Griffith received the three-year NSF grant through the Research in Undergraduate Institutions Program, which supports faculty at predominantly undergraduate institutions because of their critical role in science and technology through their substantial contributions to research and education.
The grant covers the cost of undergraduate summer research, a postdoctoral scholar and broader educational outreach, as well as a collaboration with Oregon State University, where Willamette students have access to scientists and equipment at its Mass Spectrometry Center.
Vine is using the mass spectrometer to measure the amount of 23 different estrogens in Salem’s wastewater. He’s also checked the levels of estrogens in the Willamette River. Other Willamette students are investigating how fast estrogen degrades by exposing it to wastewater and the sun.
Vine is excited to play a role in a large research project relevant to protecting aquatic life. He appreciates Willamette’s many research opportunities, as well as the ability to work with and learn from professors outside of class.
“I think it's just the most interesting thing — understanding these natural processes that are the basis for a lot of environmental concerns,” he says. “When you get an education in chemistry, it really helps to connect dots.”

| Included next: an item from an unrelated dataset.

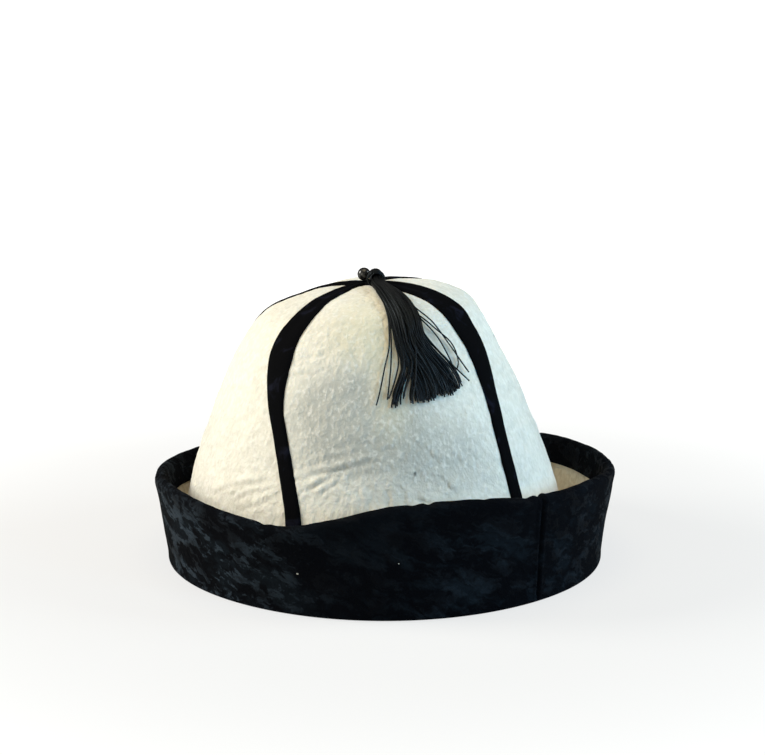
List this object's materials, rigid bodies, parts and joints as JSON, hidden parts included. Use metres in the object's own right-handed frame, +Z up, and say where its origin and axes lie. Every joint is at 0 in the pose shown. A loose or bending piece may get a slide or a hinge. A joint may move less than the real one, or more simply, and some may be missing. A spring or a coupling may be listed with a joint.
{
  "type": "felt hat with turned-up brim",
  "caption": "Domed felt hat with velvet ribbons over its seams, a bead and thread tassel at the crest, and a wide turned-up brim covered in velvet.",
  "frame": {"origin": "on the floor under the middle of the brim", "axes": "+Z up out of the crest, -Y towards the front, +X to the right of someone looking at the front"},
  "size_m": [0.2199, 0.2198, 0.1402],
  "materials": {
    "white_felt": "matt wool felt",
    "crushed_velvet": "black crushed velvet",
    "ribbon_velvet": "black velvet ribbon",
    "black_bead": "half gloss",
    "black_thread": "black rayon thread with a soft sheen"
  },
  "bodies": {
    "root": {"gore_front": "white_felt", "gore_right": "white_felt", "gore_back": "white_felt", "gore_left": "white_felt", "ribbon_front_left": "ribbon_velvet", "ribbon_front_right": "ribbon_velvet", "ribbon_back_right": "ribbon_velvet", "ribbon_back_left": "ribbon_velvet", "brim_felt": "white_felt", "brim_velvet": "crushed_velvet", "crest_bead": "black_bead", "tassel": "black_thread"}
  },
  "joints": []
}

Griffith says Willamette’s strong support for research — including its wide variety of student opportunities, faculty teaching loads that allow time to pursue research, and help from the Office for Faculty Research and Resources — helped him secure the grant.
“All of these things say Willamette is supportive of research,” he says, “and it’s one of the reasons I’m here.”
The topic of estrogen in coastal waters isn’t a new one for Griffith. His interest in endocrine-disrupting chemicals started while he was a PhD student at Massachusetts Institute of Technology and Woods Hole Oceanographic Institution. He wanted to evaluate whether the majority of estrogen found in the Massachusetts Bay stemmed from wastewater. The answer turned out to be no. He’d guessed most of the estrogen came from sewage sources, but considering the high levels in the ocean, some other major source such as marine vertebrates had to exist.
“We found in that project that halogenated estrogens were a pretty important piece of the puzzle,” he says. “The work I’m doing here is partly following up to see what things look like in Salem.”
Ever since he arrived at Willamette three years ago, Griffith and his research students have asked a few simple questions: What types of estrogens enter the river, and once they get there, what happens? How do they degrade, and how fast? What levels of halogenated estrogen exist in the river?
The science is relevant and timely. National concern over water quality has heightened in recent years, particularly after thousands of people were exposed to lead-tainted water in Flint, Michigan.
Griffith says, “By studying a handful of representative chemicals like these estrogens in-depth, the research can be applied to understanding the way other chemicals in wastewater affect the ecosystem and human health.”
Griffith will produce of a few podcasts about his work for PRI and other major radio distributors with Ari Daniel, a freelance science reporter who has contributed to PBS’ science television series NOVA, NPR’s All Things Considered, Radiolab and others.